What type of cultural offerings are there? Sharon Marcus a diehard New Yorker with two daughters in the city says, “the best part of raising my kids in the city is the exposure to so much culture. My children have the luxury of having the best when it comes to the arts at their fingertips and we definitely take full advantage of it.” As a mom who loves modern dance and theater, I will admit that at times I bemoan being so far away from the cultural institutions of the city. But if your family places a premium on culture, somehow you will make it happen. Just this month I’m going to the Jazz Museum in Harlem and Kids Night on Broadway. It definitely requires more planning than previously but you might be surprised at what local cultural offerings there are nearby.
How sheltered do I want my kids to be versus fostering a sense of independence? This one is a biggie for many parents. Jin who grew up in the city loved the independence of getting around the city on her own but on the flipside, she notes that “city life makes a kid grow up too fast. In the end, despite the city’s conveniences and culture, it’s not what I wanted for my kids. I love that my kids know their neighbors, can play in a yard and just be kids.” Another mom noted that she feels that her kids have developed a sense of independence in the suburbs thanks to the relative safety of her town where her kids feel safe meeting friends in the community’s downtown.
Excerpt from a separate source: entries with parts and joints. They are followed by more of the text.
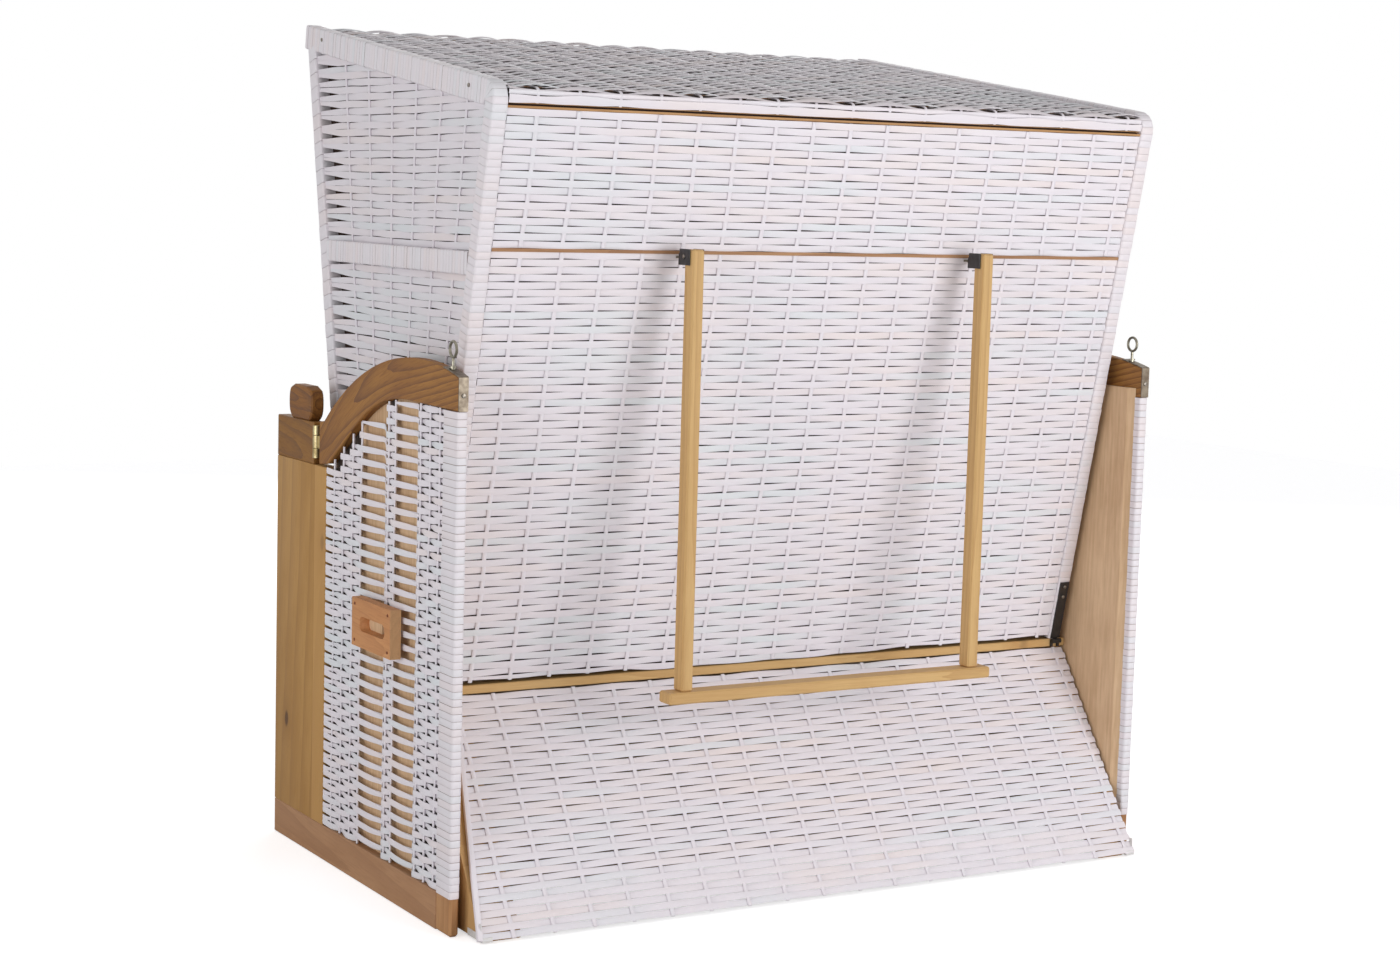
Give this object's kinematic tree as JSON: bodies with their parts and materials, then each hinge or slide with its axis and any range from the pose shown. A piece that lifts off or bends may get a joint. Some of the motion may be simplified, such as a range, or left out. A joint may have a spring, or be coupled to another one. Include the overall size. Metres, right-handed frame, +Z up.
{
  "type": "hooded beach chair",
  "caption": "Wide hooded beach chair of white wicker and oiled wood: two side walls, seat box with pull-out footrests, reclining hood with a hanging prop frame.",
  "frame": {"origin": "on the floor, at the centre of the overall box", "axes": "+Z up; -Y is the way the sitter looks; +X is the sitter's left; the plane x = 0 is the symmetry plane"},
  "size_m": [1.546, 0.9726, 1.6],
  "materials": {
    "white_wicker": "flat strips, satin",
    "oiled_board": "oiled",
    "dark_arm_wood": "oiled, strong grain",
    "grip_wood": "oiled",
    "plain_panel": "sanded",
    "pine": "oiled",
    "brass": "satin",
    "zinc_steel": "zinc plated",
    "grey_steel": "dull",
    "black_steel": "satin",
    "cloth": "woven cotton"
  },
  "bodies": {
    "base": {"plinth_left": "oiled_board", "plinth_right": "oiled_board", "front_board_left": "oiled_board", "front_board_right": "oiled_board", "rear_post_left": "white_wicker", "rear_post_right": "white_wicker", "side_weave_left": "white_wicker", "side_weave_right": "white_wicker", "inner_board_left": "plain_panel", "inner_board_right": "plain_panel", "carry_handle_left": "grip_wood", "carry_handle_right": "grip_wood", "end_block_left": "dark_arm_wood", "end_block_right": "dark_arm_wood", "knob_left": "dark_arm_wood", "knob_right": "dark_arm_wood", "arm_hinge_left": "brass", "arm_hinge_right": "brass", "flap_cheek_left": "oiled_board", "flap_cheek_right": "oiled_board", "pivot_bracket_left": "black_steel", "pivot_bracket_right": "black_steel", "rear_rail": "pine", "rear_flap": "white_wicker", "seat_deck": "plain_panel", "seat_apron": "pine", "floor_board": "plain_panel", "center_divider": "plain_panel", "seat_cushion": "cloth"},
    "hood": {"roof_weave": "white_wicker", "roof_rear_rail": "white_wicker", "back_weave_upper": "white_wicker", "back_weave_lower": "white_wicker", "back_mid_rail": "pine", "hood_lining": "cloth", "back_cushion": "cloth", "hood_side_frame_left": "white_wicker", "hood_side_frame_right": "white_wicker", "hood_side_weave_left": "white_wicker", "hood_side_weave_right": "white_wicker", "hood_strap_left": "black_steel", "hood_strap_right": "black_steel", "prop_bracket_left": "black_steel", "prop_bracket_right": "black_steel"},
    "prop_frame": {"prop_leg_left": "pine", "prop_leg_right": "pine", "prop_crossbar": "pine"},
    "arm_body_left": {"arm_left": "dark_arm_wood", "arm_strap_left": "grey_steel", "arm_hinge_leaf_left": "brass"},
    "eye_bolt_body_left": {"eye_bolt_left": "zinc_steel"},
    "footrest_body_left": {"footrest_box_left": "pine", "footrest_cushion_left": "cloth"},
    "arm_body_right": {"arm_right": "dark_arm_wood", "arm_strap_right": "grey_steel", "arm_hinge_leaf_right": "brass"},
    "eye_bolt_body_right": {"eye_bolt_right": "zinc_steel"},
    "footrest_body_right": {"footrest_box_right": "pine", "footrest_cushion_right": "cloth"}
  },
  "joints": [
    {"name": "hood_recline", "type": "hinge", "parent": "base", "child": "hood", "pos_m": [0, 0.23425, 0.396], "axis": [-1, 0, 0], "range_deg": [0, 45]},
    {"name": "prop_swing", "type": "hinge", "parent": "hood", "child": "prop_frame", "pos_m": [0, 0.44925, 1.17904], "axis": [-1, 0, 0], "range_deg": [-45, 0]},
    {"name": "arm_swing_left", "type": "hinge", "parent": "base", "child": "arm_body_left", "pos_m": [0.75, -0.21395, 0.77], "axis": [0, 0, -1], "range_deg": [0, 90]},
    {"name": "arm_swing_right", "type": "hinge", "parent": "base", "child": "arm_body_right", "pos_m": [-0.75, -0.21395, 0.77], "axis": [0, 0, 1], "range_deg": [0, 90]},
    {"name": "eye_bolt_lift_left", "type": "slide", "parent": "arm_body_left", "child": "eye_bolt_body_left", "axis": [0, 0, 1], "range_m": [0, 0.03]},
    {"name": "eye_bolt_lift_right", "type": "slide", "parent": "arm_body_right", "child": "eye_bolt_body_right", "axis": [0, 0, 1], "range_m": [0, 0.03]},
    {"name": "footrest_slide_left", "type": "slide", "parent": "base", "child": "footrest_body_left", "axis": [0, -1, 0], "range_m": [0, 0.38]},
    {"name": "footrest_slide_right", "type": "slide", "parent": "base", "child": "footrest_body_right", "axis": [0, -1, 0], "range_m": [0, 0.38]}
  ],
  "couplings": [
    {"joint": "prop_swing", "follows": "hood_recline", "ratio": -1}
  ]
}
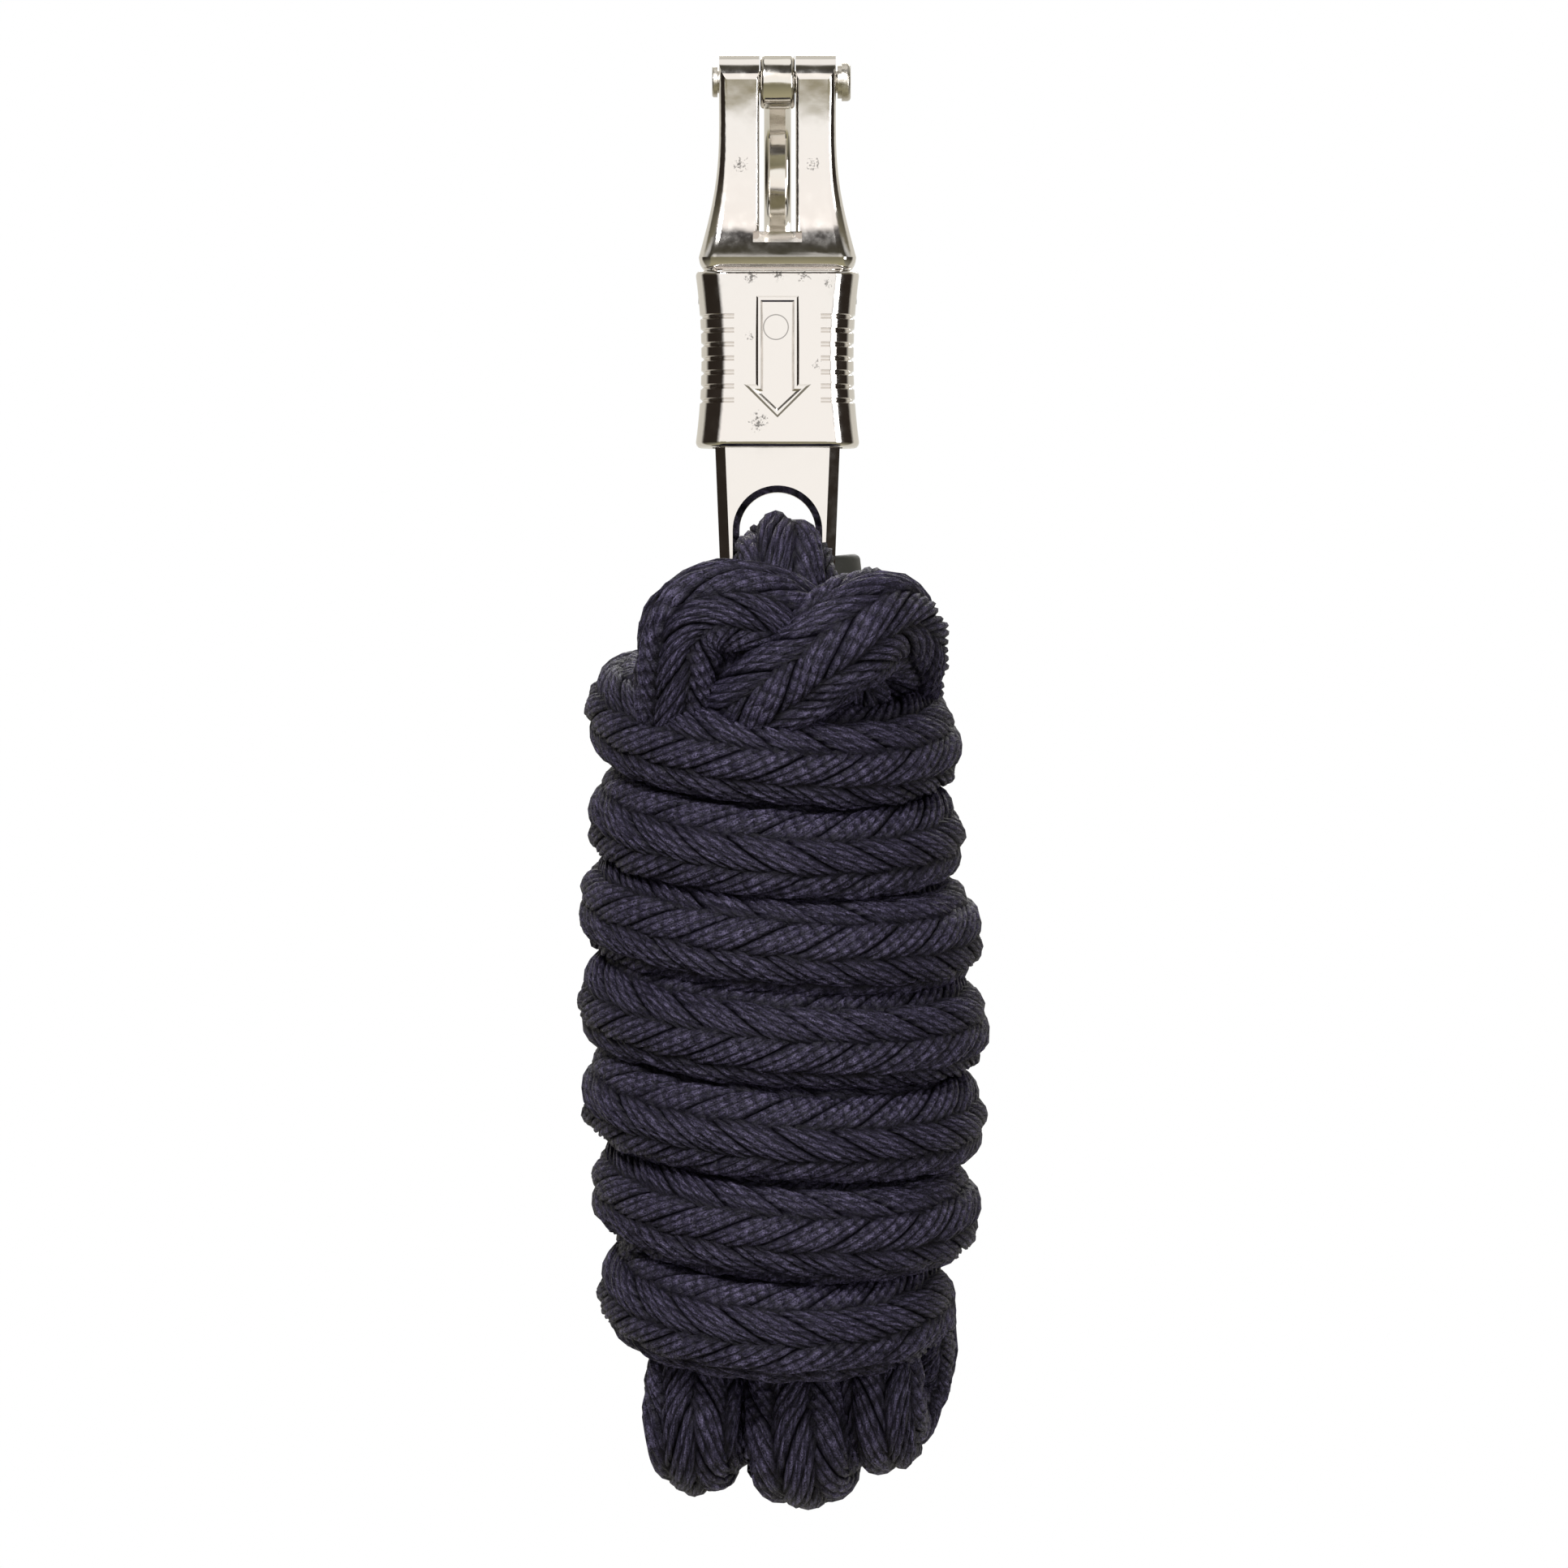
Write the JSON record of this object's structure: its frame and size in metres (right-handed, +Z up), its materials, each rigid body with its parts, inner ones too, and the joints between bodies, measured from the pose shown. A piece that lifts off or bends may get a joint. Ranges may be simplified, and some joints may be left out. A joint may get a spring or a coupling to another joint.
{
  "type": "lead rope",
  "caption": "Thick braided lead rope tied up in a hank, looped through the eye of a nickel-plated quick-release panic snap with a hinged hook and a spring sleeve",
  "frame": {"origin": "the middle of the hook's throat, where the ring or rail that the snap hangs on sits", "axes": "+Z up along the snap, with the rope hanging below; the snap's flat face looks along -Y and the hook bows out along +Y; +X is the rivet's head side"},
  "size_m": [0.0794, 0.077, 0.2806],
  "materials": {
    "nickel": "polished nickel plate on a die casting",
    "rivet_steel": "nickel-plated steel",
    "spring_steel": "bright drawn wire",
    "rope": "navy spun polypropylene braid",
    "cap_plastic": "matte grey-olive plastic"
  },
  "bodies": {
    "snap": {"snap_body": "nickel", "hinge_rivet": "rivet_steel", "rivet_washer": "rivet_steel", "sleeve_spring": "spring_steel", "eye_ferrule": "nickel", "rope_eye_loop": "rope", "rope_hank": "rope", "rope_tail": "rope", "rope_end_cap": "cap_plastic"},
    "hook": {"hook_arm": "nickel"},
    "sleeve": {"release_sleeve": "nickel", "sleeve_cross_pin": "rivet_steel"}
  },
  "joints": [
    {"name": "hook_swing", "type": "hinge", "parent": "snap", "child": "hook", "pos_m": [0, -0.0095, 0.0178], "axis": [1, 0, 0], "range_deg": [0, 100]},
    {"name": "sleeve_slide", "type": "slide", "parent": "snap", "child": "sleeve", "axis": [0, 0, -1], "range_m": [0, 0.008], "stiffness_N_per_m": 900, "springref_m": -0.012, "deforming": ["sleeve_spring"]}
  ]
}
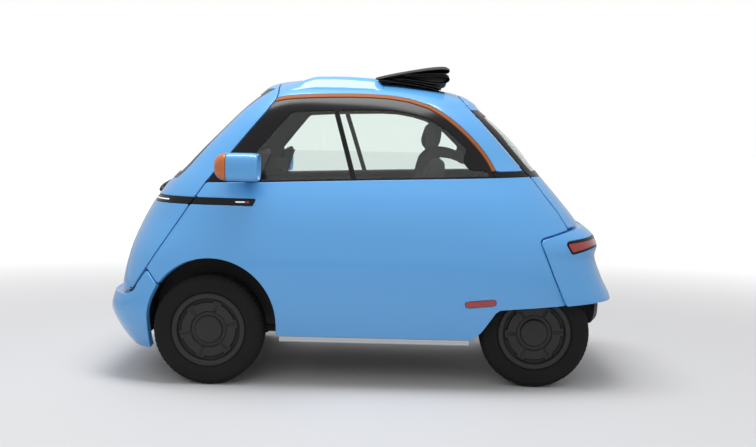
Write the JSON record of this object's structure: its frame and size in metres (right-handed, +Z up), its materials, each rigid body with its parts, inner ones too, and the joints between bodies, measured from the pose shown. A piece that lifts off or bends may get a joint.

In the end, no matter where you decide to live with your family, don’t overlook your own happiness. “Whichever situation works better for the parents and allows them to feel good is usually better for the kids too,” said Hallie Deaktor Kapner. “A commute and parent’s health and happiness is a huge, huge factor too. Unhappy parents can’t be good for kids,” summed up surburban transplant Jen Korneich Geller.
Stacey Pfeffer is a writer and editor based in Northern Westchester.